What “quantitative easing” means

Submitted by Anon on 13 March, 2009 - 8:47 Author: Martin Thomas

The Bank of England’s move in early March to a new monetary tactic — “quantitative easing” — came alongside much economic-disaster news.

The banks “bailed out” so lavishly last year still need more bailing out. Lloyds TSB, which was supposed to be a “strong” bank capable of saving HBOS by buying it out with Government aid, turns out to be as much a basket case as any other.

In the USA, giants like Citigroup are in deep trouble, and conservative politicians talk about nationalisation.

World trade has shrunk very rapidly: the Financial Times reported on 8 March that “countries with trade data for January [2009] show on average a 31 per cent fall over January 2008”. Thirty-one per cent!

What does “quantitative easing” mean?

Technically, it is a simple matter. In our individual day-to-day dealings, it seems to us that the stock of money in the economy is a fixed quantity — if we gain money, it is because we have sold something, or received a payment or similar, from someone else who now has less money to exactly the same degree that we have more money. From the point of view of the economy as a whole, it is far from fixed.

Most money is not notes and coin. Probably you get your wages in the form of a bank credit rather than notes and coin, and convert the wages to notes and coin only bit by bit. In fact, most money is created by commercial banks, not central banks.

If you have £1000 credited to your bank account for your month’s wages, then the bank does not hold on to all of it. It lends out some of it, say £800. The person getting the £800 loan also does not keep the £800 in notes and coin. They put it into another bank account. Then most of it can be lent again... and so on.

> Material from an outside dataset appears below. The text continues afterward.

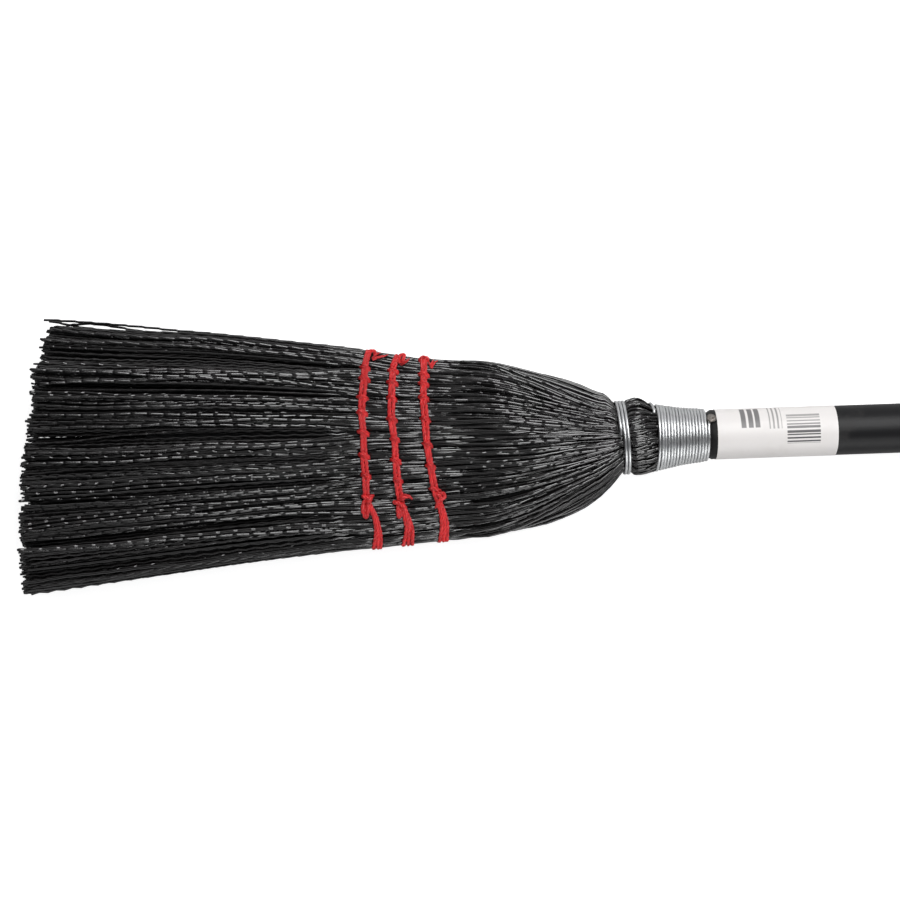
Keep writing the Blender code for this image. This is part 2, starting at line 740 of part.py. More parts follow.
def make_bundles(shop, material):
    """The five bundles of the head, with the handle's bore in the core."""
    bundles = (
        Bundle("core_bristles", (-0.5, 0.5), (-0.5, 0.5), WINDING_LEFT_X, is_core=True),
        Bundle("upper_shoulder_bristles", (0.5, 1.0), (-0.5, 0.5), BUTT_END_X),
        Bundle("lower_shoulder_bristles", (-1.0, -0.5), (-0.5, 0.5), BUTT_END_X),
        Bundle("front_cover_bristles", (-1.0, 1.0), (0.5, 1.0), BUTT_END_X),
        Bundle("back_cover_bristles", (-1.0, 1.0), (-1.0, -0.5), BUTT_END_X),
    )
    for bundle in bundles:
        piece = shop.add(bundle.build(), material)
        if bundle.is_core:
            top = WINDING_LEFT_X + BORE_OVERRUN
            profile = [(0.0, top), (handle_radius(top) + CLEARANCE, top)]
            profile += handle_profile(CLEARANCE, top)
            bore = shop.add_cutter(along_handle(turned("handle_bore_cutter", profile, HANDLE_SIDES)))
            cut(piece, bore, "handle bore")


def row_x(row, y):
    """Place along X of a stitch row's middle, at y across the head."""
    edge_x, drift, bow = row
    reach = y / half_width(edge_x, y)
    return edge_x - drift * reach - bow * (1.0 - reach * reach)


def perimeter(steps_across, steps_side):
    """Places round the square plan, anticlockwise from the upper edge of the front face."""
    corners = ((1.0, 1.0), (-1.0, 1.0), (-1.0, -1.0), (1.0, -1.0))
    places = []
    for side in range(4):
        steps = steps_across if side % 2 == 0 else steps_side
        start, stop = corners[side], corners[(side + 1) % 4]
        for step in range(steps):
            share = (1.0 - math.cos(math.pi * step / steps)) / 2
            a = start[0] + (stop[0] - start[0]) * share
            b = start[1] + (stop[1] - start[1]) * share
            places.append((a, b))
    return places


def make_wrap(shop, number, row, material):
    """Two rounds of twine round the head, as one unbroken tube."""
    places = perimeter(9, 2)
    outline = []
    for a, b in places:
        x = row[0] - row[2] / 2
        y, z = section(x, a, b)
        outline.append(Vector((0.0, y, z)))
    count = len(outline)
    away = CLEARANCE + TWINE_RADIUS
    points = []
    for step in range(WRAP_ROUNDS * count + 1):
        here = outline[step % count]
        before, after = outline[(step - 1) % count], outline[(step + 1) % count]
        edge_in, edge_out = (here - before).normalized(), (after - here).normalized()
        normal_in = Vector((0.0, edge_in.z, -edge_in.y))
        normal_out = Vector((0.0, edge_out.z, -edge_out.y))
        mitre = normal_in + normal_out
        mitre *= 2.0 / mitre.length_squared
        point = here - mitre * away if mitre.dot(here) < 0 else here + mitre * away
        x = row_x(row, here.y) + WRAP_PITCH * (step / count - WRAP_ROUNDS / 2)
        points.append(Vector((x, point.y, point.z)))
    print_least_gap(f"stitch_{number}_wrap", points, TWINE_DIAMETER, count - 2)
    return shop.add(tube(f"stitch_{number}_wrap", points, TWINE_DIAMETER, 1), material)


def lock_point(row, place, offset, level, face):
    """A point of the lock thread: place across the head, offset along X, level over the surface."""
    y = place * half_width(row[0], place)
    x = row_x(row, y) + offset
    y = place * half_width(x, place)
    z = half_thickness(x) * thinning(place) + level
    return Vector((x, y, z * face))


def make_lock(shop, number, row, material):
    """Lock thread: slants over the wrap in front, passes through a gap and returns over the back."""
    low = CLEARANCE + TWINE_RADIUS
    high = 2 * CLEARANCE + TWINE_DIAMETER + TWINE_RADIUS
    places = [-1.0 + 2.0 * gap / CLUMPS for gap in range(CLUMPS + 1)]
    places[0], places[-1] = -0.93, 0.93
    points = []
    for start, stop in zip(places, places[1:]):
        points.append(lock_point(row, start, -LOCK_REACH, low, 1))
        for share, offset in ((0.22, -LOCK_REST), (0.78, LOCK_REST)):
            points.append(lock_point(row, start + (stop - start) * share, offset, high, 1))
        points.append(lock_point(row, stop, LOCK_REACH, low, 1))
        if stop != places[-1]:
            points.append(lock_point(row, stop, LOCK_REACH, low, -1))
            points.append(lock_point(row, stop, LOCK_REST, high, -1))
            points.append(lock_point(row, stop, -LOCK_REST, high, -1))
            points.append(lock_point(row, stop, -LOCK_REACH, low, -1))
    tail = points[-1]
    end_x = tail.x + TAIL_LENGTH
    end_z = section(end_x, places[-1], 1.0)[1] + CLEARANCE + TWINE_RADIUS
    end_y = section(end_x, places[-1], 1.0)[0]
    points.append(Vector((end_x, end_y, max(end_z, tail.z))))
    return shop.add(tube(f"stitch_{number}_lock", points, TWINE_DIAMETER, 1), material)


def make_knot(shop, number, row, material):
    """Tight knot of the twine beside the row, near the lower edge."""
    mesh = bpy.data.meshes.new(f"stitch_{number}_knot")
    shape = bmesh.new()
    bmesh.ops.create_uvsphere(shape, u_segments=10, v_segments=6, radius=KNOT_DIAMETER / 2)
    bmesh.ops.scale(shape, vec=(1.0, 1.25, 0.75), verts=shape.verts)
    shape.to_mesh(mesh)
    shape.free()
    shade_round(mesh)
    knot = bpy.data.objects.new(f"stitch_{number}_knot", mesh)
    height = KNOT_DIAMETER / 2 * 0.75 + CLEARANCE
    knot.location = lock_point(row, KNOT_PLACE, LOCK_REACH + KNOT_DIAMETER / 2, height, 1)
    return shop.add(knot, material)


def make_stitches(shop, material):
    """The three rows of red twine, from the tips' side to the shoulders' side."""
    for number, row in enumerate(STITCH_ROWS, start=1):
        make_wrap(shop, number, row, material)
        make_lock(shop, number, row, material)
        make_knot(shop, number, row, material)


def settle(shop):
    """Tip the broom on to its supports and put its box's bottom centre at the world's origin."""
    drop = TIP_HALF_THICKNESS - HANDLE_RADIUS
    span = GRIP_END_X - GRIP_DOME_LENGTH - TIP_X
    turn = Matrix.Rotation(math.atan2(drop, span), 4, "Y")
    bpy.context.view_layer.update()
    depsgraph = bpy.context.evaluated_depsgraph_get()
    corners = []
    for piece in shop.pieces:
        solid = piece.evaluated_get(depsgraph)
        mesh = solid.to_mesh()
        corners += [turn @ piece.matrix_world @ vertex.co for vertex in mesh.vertices]
        solid.to_mesh_clear()
    low = Vector([min(corner[axis] for corner in corners) for axis in range(3)])
    high = Vector([max(corner[axis] for corner in corners) for axis in range(3)])
    centre = (low + high) / 2
    shop.broom.matrix_world = Matrix.Translation((-centre.x, -centre.y, -low.z)) @ turn
    bpy.context.view_layer.update()
    grip = shop.broom.matrix_world @ Vector((GRIP_END_X, 0.0, 0.0))
    print(f"grip end at {tuple(round(value, 6) for value in grip)}")


def main():
    """Build the broom."""
    clear_scene()
    shop = Workshop()
    painted_wood = make_material("black painted wood", (0.012, 0.012, 0.013), 0.4)
    bristle = make_material("black bristle", (0.02, 0.02, 0.022), 0.45)
    wire = make_material("galvanised wire", (0.62, 0.63, 0.64), 0.3, 1.0)
    twine = make_material("red twine", (0.55, 0.03, 0.04), 0.85)
    paper = make_material("white paper", (0.8, 0.8, 0.78), 0.6)
    make_handle(shop, painted_wood)
    make_label(shop, paper)
    make_bundles(shop, bristle)
    make_core_wire(shop, wire)
    make_throat_band(shop, wire)
    make_neck_winding(shop, wire)
    make_nail(shop, wire)
    make_stitches(shop, twine)
    settle(shop)


main()
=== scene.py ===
"""Lobby broom, dressed: filaments, wire, twine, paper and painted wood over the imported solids.

Sizes are in metres along the broom's own axes: X runs down the handle to the grip end, Y across the
head and Z out of the front face. X = 0 lies in the throat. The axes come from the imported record.
Curves, lists of points and values named _mm are in millimetres, and are scaled where they are used.
"""

import json
import logging
import math
from dataclasses import dataclass, field
from enum import Enum
from typing import Any, Sequence

import bpy
import numpy as np
from mathutils import Matrix


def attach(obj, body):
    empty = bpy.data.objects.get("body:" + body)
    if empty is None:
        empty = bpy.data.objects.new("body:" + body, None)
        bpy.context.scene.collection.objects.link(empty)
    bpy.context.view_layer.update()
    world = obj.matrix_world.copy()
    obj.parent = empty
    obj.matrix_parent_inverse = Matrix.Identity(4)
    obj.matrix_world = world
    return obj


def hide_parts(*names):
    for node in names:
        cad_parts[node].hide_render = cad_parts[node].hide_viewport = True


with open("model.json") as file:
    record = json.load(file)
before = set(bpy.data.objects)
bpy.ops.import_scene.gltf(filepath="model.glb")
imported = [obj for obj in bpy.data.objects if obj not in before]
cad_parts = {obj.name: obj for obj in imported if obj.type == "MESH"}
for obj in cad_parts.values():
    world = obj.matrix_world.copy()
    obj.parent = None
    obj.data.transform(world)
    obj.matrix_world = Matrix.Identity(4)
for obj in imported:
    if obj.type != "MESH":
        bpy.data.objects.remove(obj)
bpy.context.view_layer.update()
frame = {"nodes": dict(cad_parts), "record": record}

MM = 0.001
BODY = "root"
SEED = 11
GRIP_END_X = 640.0 * MM
NAIL_ANGLE = math.radians(35.4)
# Multiples of these two, less their whole parts, spread evenly from 0 to 1 without a pattern.
GOLDEN_STEP = 0.6180339887
PLASTIC_STEP = 0.7548776662
LOG = logging.getLogger("lobby_broom")
Array = np.ndarray
Curve = tuple[tuple[float, ...], tuple[float, ...]]
Span = tuple[float, float]


def smooth(value: Array, low: float, high: float) -> Array:
    """Rise smoothly from 0 to 1.

    Args:
        value: Numbers to read.
        low: Where the rise starts. It may lie above high, and then the rise runs downwards.
        high: Where the rise ends.

    Returns:
        One share from 0 to 1 for each value.
    """
    share = np.clip((np.asarray(value, float) - low) / (high - low), 0.0, 1.0)
    return share * share * (3.0 - 2.0 * share)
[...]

The limit to this multiplication of money is the banks’ decision to keep some reserves, either because they are legally obliged to or out of business prudence.

If banks become more reluctant to lend (or individuals decide to keep more of their money in the form of ready cash, which is also happening), then the total of money in the economy shrinks. Many people have less money, without any counterpart of someone else having more money. Actual money — as distinct from shakier “financial assets” — becomes scarce.

Usually central banks regulate the total of money in the economy by changing the official interest rate (“Bank Rate”) at which the central banks lends to commercial banks. If a series of other relationships are fairly stable — the relationship of other interest rates to “Bank Rate”, the willingness of the banks to lend, the speed at which households and firms spend their cash — then “Bank Rate” tweaking can more or less control both the total of money and the general movement of prices.

In the early 1980s, central banks in both Britain and the USA pushed their official interest rates sky-high in order to beat down inflation — smashing union organisation, driving less-competitive employers out of business, and running mass unemployment in the process.

Since then, over the last twenty years or so, it has become capitalist conventional wisdom that economies can be managed by fine-tuning interest rates to keep somewhere near a pre-set, moderate target for average price inflation, regulating financial markets, and leaving most other things to the supposed magic of global market mechanisms.

Now that conventional wisdom is shattered. In particular, “Bank Rate” is about as low as it can possibly go — 0.5% — and yet credit remains scarce. So the Bank of England is acting more directly to increase the total of money in the economy, by buying financial assets from the commercial banks. (Doesn’t that mean that the Bank of England loses money to exactly the same degree that the commercial banks gain it? No, because pounds are just IOUs from the Bank of England. If the Bank of England holds an IOU to itself, that is not money).

The immediate effect is to increase the commercial banks’ account balances at the Bank of England. As and when the commercial banks draw on those balances, the Bank of England may have to print fresh notes to pay out. (Thus the description of “quantitative easing” as “printing money”).

So that is what it means technically. What will its economic impact be?

I don’t know. No-one knows. The Bank of England hopes it will ease the general cash famine, and so get lending and spending up again, but possibly it will have not much effect of that sort.

Won’t it fuel inflation?

It may well do so, but probably with a delay (between 18 and 36 months seems the best estimate). The ultra-low interest rates of the Bank of England and other central banks, and the huge government support for commercial banks, are also likely to have an inflationary effect in the longer term.

For the last six months or so, central banks have been doing everything they previously described as destructive, stupid, and likely to wreck the economy by generating inflation!

Their current worry is deflation — seriously falling prices, which have a deadly effect on capitalist economies — and for now they see all worries about future inflation as very secondary. But it doesn’t follow that all their previous calculations were entirely wrong.

The conclusion for workers to draw is that we should beware of bosses telling us that we don’t need pay rises, because prices are stabilising or falling. In fact, food prices are still rising fast, and may continue to do so. And general price levels may be rising fast within a couple of years.

What is the ideological significance of the shift to “quantitative easing”?

Huge. It is another public admission that, as Martin Wolf of the Financial Times put it when introducing a big FT series on “the future of capitalism”: “Another ideological god has failed. The assumptions that ruled policy and politics over three decades suddenly look... outdated...”

It depends on us, as socialists, to get serious alternative ideas heard in place of those failed assumptions.